All this is packed into the old doxology.  But to make the new doxology we’ve added this:

Praise God, praise God, praise God, Who saved my soul
Praise God, praise God, praise God from Whom all blessings flow

In the light of the original hymn, which talks of creation in it’s broadest possible sense, the new chorus speaks of redemption in it’s most limited sense–God is the saviour of a single soul.  If it was a single believer, perhaps we could argue that, as we move from verse to chorus, we move from cosmic to individual.  That’d be kind of cool, but this chorus is not talking about a whole believer, but a piece of him.  The cosmic nature of God’s redemption has been reduced to a single human soul, simply so that we could use it as a rhyme for the word “flow.”

Christ Tomlin is up to much the same thing.  He added a ditty to one of the greatest (and most popular) hymns of the faith, Amazing Grace.  Besides the new bridge showing a complete lack of understanding of how metaphors are supposed to work (the line, “And like a flood His mercy reigns” is a mixed metaphor; floods don’t reign, kings do), he brought back the sixth verse of the song, which had been dropped from hymnals, presumably because of its theology.

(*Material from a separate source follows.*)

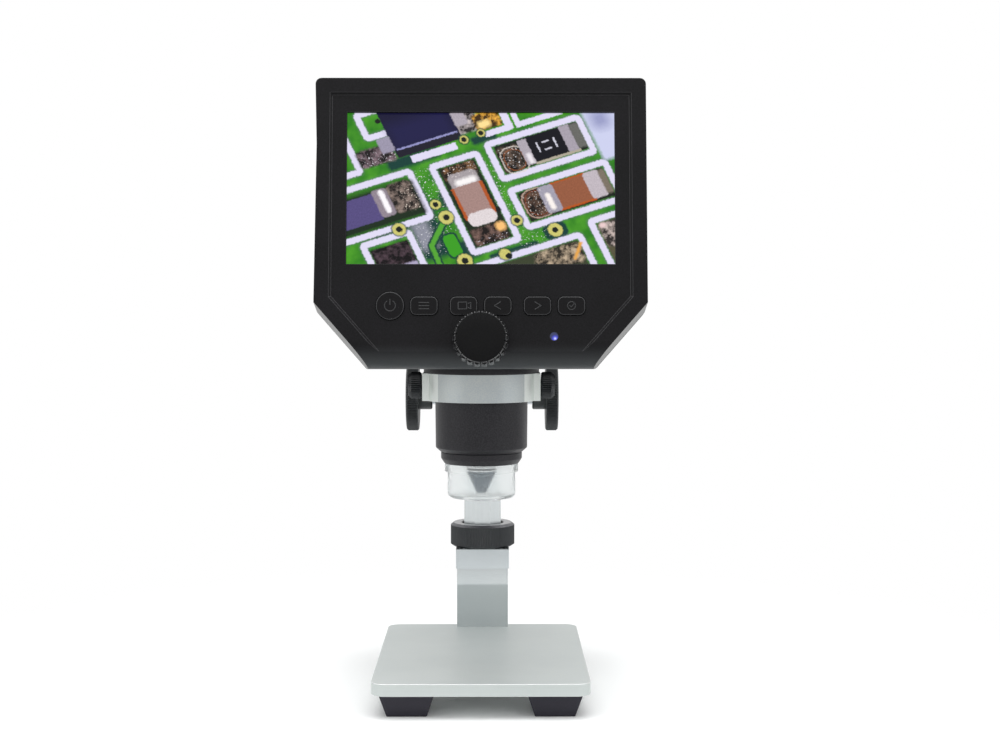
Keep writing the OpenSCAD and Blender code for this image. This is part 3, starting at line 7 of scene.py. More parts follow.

The earth shall soon dissolve like snow
The sun forbear to shine
But God, Who called me here below
Will be forever mine

Here again salvation is brought to the level of the individual; the rest of creation will “dissolve” and “forebear” to do what it was created to do.  It seems to me, if God is only able to redeem human souls from all that he made and called “very good,” the devil will have won and “all creatures here below” can give up their praising, for they are all doomed.

The idea that God saves only human souls to live with him in a spiritual heaven is contradicted by the Bible.  So where does this idea come from if not in the Bible?  Plato.  Plato believed that the physical world was distinct from and inferior to the rational world of Ideas.  When Christianity interacted with Greek culture, the ideas of Plato became Christianized.  The world of Ideals sounded a lot like heaven and we accepted the idea that physical and spiritual things are separate, and we took on the idea that the physical world is evil.  These are Greek ideas, not Biblical ones.

To sing of “The God who saved my soul” we are in danger of reducing God to a mere saver of souls.  Are we perpetuating the pagan idea that material things are not “good.” If so, we are reducing God’s concern, and consequently ours, from all things to just some things.

It was my impression, from listening to many sermons and podcasts of several different denominations, that the reductive “souls only” redemption was fading out.  After all, we no longer sing the old hymns that promulgated the idea.  But we’ve got song writers stepping in to mess up the theology of a new generation of Christians.

If the good folks at Gateway actually believe that Christ redemption is for individual human souls then my critique still stands for the chorus still contradicts the verse.  For those congregations that believe in a cosmic redemption, please, let’s just use the “old” doxology, or write a chorus that represents the greatest of all blessings–Redemption–in its cosmic scope.